-- begin --

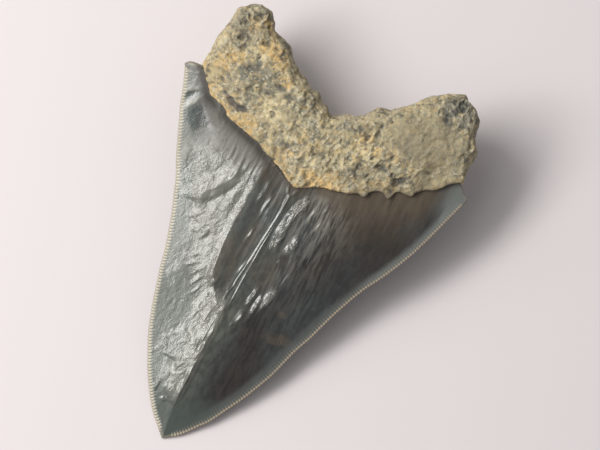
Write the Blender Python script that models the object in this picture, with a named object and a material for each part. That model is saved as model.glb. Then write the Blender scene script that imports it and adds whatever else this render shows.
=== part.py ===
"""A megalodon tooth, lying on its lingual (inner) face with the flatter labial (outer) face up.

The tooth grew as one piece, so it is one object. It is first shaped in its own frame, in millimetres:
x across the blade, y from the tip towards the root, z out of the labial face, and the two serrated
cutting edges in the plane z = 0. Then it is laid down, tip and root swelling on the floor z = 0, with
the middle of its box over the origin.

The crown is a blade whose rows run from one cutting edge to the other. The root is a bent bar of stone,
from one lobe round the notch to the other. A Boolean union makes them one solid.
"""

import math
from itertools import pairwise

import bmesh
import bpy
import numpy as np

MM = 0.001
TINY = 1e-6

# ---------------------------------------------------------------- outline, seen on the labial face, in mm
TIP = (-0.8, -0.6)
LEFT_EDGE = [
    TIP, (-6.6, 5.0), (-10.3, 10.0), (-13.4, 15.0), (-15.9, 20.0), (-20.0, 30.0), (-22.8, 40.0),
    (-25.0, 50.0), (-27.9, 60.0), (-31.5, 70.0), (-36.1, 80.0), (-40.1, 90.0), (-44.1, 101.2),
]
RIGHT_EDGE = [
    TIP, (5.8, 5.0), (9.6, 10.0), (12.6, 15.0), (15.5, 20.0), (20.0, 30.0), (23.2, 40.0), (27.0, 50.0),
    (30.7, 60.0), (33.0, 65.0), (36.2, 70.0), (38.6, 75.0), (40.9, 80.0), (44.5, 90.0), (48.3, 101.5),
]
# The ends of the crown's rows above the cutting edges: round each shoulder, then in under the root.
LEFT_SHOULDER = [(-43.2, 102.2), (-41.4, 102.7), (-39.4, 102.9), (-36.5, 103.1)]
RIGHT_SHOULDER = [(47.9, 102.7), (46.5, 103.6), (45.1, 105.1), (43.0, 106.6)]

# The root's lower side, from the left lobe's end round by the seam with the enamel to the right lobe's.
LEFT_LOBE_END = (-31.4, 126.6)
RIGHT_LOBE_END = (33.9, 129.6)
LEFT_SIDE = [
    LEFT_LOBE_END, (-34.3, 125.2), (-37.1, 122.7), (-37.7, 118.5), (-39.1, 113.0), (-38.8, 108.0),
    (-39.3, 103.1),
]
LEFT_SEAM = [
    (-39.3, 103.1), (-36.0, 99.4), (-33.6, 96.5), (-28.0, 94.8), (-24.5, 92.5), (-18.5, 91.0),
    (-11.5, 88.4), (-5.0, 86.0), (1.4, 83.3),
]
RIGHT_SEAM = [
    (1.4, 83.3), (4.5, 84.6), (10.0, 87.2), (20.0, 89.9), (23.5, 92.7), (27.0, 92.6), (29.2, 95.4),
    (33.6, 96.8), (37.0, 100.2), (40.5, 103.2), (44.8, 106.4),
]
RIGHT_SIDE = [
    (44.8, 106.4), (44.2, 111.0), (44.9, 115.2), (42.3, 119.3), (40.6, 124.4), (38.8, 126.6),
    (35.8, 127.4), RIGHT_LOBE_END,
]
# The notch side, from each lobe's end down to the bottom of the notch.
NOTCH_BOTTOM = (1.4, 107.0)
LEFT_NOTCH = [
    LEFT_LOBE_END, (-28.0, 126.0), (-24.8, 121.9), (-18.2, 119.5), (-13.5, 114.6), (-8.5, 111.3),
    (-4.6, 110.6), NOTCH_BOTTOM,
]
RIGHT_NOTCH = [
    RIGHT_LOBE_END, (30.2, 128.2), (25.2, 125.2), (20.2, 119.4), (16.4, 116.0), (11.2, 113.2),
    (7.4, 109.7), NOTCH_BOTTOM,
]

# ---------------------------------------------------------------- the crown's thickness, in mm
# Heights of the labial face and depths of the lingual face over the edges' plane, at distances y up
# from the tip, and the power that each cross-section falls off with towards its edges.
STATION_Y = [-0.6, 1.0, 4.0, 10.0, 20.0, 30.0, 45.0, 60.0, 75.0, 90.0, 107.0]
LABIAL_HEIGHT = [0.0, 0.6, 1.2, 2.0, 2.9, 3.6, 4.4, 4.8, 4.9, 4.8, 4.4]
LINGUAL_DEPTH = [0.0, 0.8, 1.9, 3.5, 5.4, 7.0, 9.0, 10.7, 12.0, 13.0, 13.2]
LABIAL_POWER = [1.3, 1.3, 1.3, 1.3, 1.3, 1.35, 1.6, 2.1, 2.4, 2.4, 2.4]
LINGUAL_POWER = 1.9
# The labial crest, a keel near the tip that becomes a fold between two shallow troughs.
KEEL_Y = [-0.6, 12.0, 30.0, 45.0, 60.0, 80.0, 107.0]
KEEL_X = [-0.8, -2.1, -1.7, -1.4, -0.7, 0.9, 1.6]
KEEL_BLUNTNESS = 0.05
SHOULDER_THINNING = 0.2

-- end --
-- begin --

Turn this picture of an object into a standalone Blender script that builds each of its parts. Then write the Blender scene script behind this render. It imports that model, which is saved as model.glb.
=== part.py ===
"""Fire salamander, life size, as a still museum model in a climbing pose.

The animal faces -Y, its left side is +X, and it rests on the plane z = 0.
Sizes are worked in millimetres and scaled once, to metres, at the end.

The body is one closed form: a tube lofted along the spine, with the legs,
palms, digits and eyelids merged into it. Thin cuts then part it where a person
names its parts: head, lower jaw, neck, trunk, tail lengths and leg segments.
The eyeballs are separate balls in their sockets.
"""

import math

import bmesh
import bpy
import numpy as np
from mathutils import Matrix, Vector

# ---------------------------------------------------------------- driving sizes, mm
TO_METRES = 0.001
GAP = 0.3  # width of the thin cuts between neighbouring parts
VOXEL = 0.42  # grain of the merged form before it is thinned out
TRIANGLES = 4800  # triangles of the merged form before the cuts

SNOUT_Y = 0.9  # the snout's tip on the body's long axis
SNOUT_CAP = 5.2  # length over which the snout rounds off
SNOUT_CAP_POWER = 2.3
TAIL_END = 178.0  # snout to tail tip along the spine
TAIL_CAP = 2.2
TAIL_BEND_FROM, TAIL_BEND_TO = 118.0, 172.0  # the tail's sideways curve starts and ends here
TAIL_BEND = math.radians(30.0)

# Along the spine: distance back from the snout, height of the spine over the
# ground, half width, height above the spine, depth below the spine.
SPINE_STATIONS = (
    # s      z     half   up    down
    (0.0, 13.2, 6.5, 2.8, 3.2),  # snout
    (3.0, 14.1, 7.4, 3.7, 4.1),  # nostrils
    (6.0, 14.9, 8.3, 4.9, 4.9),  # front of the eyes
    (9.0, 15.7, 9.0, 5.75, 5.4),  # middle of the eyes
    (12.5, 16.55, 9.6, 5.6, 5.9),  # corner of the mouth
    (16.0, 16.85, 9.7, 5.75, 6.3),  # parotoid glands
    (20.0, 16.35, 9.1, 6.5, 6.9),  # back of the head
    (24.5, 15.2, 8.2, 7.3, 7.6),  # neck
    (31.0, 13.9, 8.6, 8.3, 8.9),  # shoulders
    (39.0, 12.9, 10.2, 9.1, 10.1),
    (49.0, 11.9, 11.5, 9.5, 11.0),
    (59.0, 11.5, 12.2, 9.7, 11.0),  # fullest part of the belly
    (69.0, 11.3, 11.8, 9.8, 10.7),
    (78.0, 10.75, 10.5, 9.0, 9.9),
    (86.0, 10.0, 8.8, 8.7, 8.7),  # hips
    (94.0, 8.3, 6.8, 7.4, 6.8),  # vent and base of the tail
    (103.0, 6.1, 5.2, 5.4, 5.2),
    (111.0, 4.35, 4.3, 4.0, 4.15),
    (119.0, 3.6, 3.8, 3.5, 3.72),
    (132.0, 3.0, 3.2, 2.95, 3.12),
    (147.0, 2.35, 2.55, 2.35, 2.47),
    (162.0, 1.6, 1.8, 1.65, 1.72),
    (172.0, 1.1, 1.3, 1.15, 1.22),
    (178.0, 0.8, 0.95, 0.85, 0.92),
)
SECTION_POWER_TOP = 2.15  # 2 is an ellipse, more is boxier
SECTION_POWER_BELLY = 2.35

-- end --

Aim of the exercise
This exercise asks for the lines from the line with "Write the Blender Python" to the line with "TINY = 1e-6", both lines included, set down exactly and with nothing else.

Complete response
Write the Blender Python script that models the object in this picture, with a named object and a material for each part. That model is saved as model.glb. Then write the Blender scene script that imports it and adds whatever else this render shows.
=== part.py ===
"""A megalodon tooth, lying on its lingual (inner) face with the flatter labial (outer) face up.

The tooth grew as one piece, so it is one object. It is first shaped in its own frame, in millimetres:
x across the blade, y from the tip towards the root, z out of the labial face, and the two serrated
cutting edges in the plane z = 0. Then it is laid down, tip and root swelling on the floor z = 0, with
the middle of its box over the origin.

The crown is a blade whose rows run from one cutting edge to the other. The root is a bent bar of stone,
from one lobe round the notch to the other. A Boolean union makes them one solid.
"""

import math
from itertools import pairwise

import bmesh
import bpy
import numpy as np

MM = 0.001
TINY = 1e-6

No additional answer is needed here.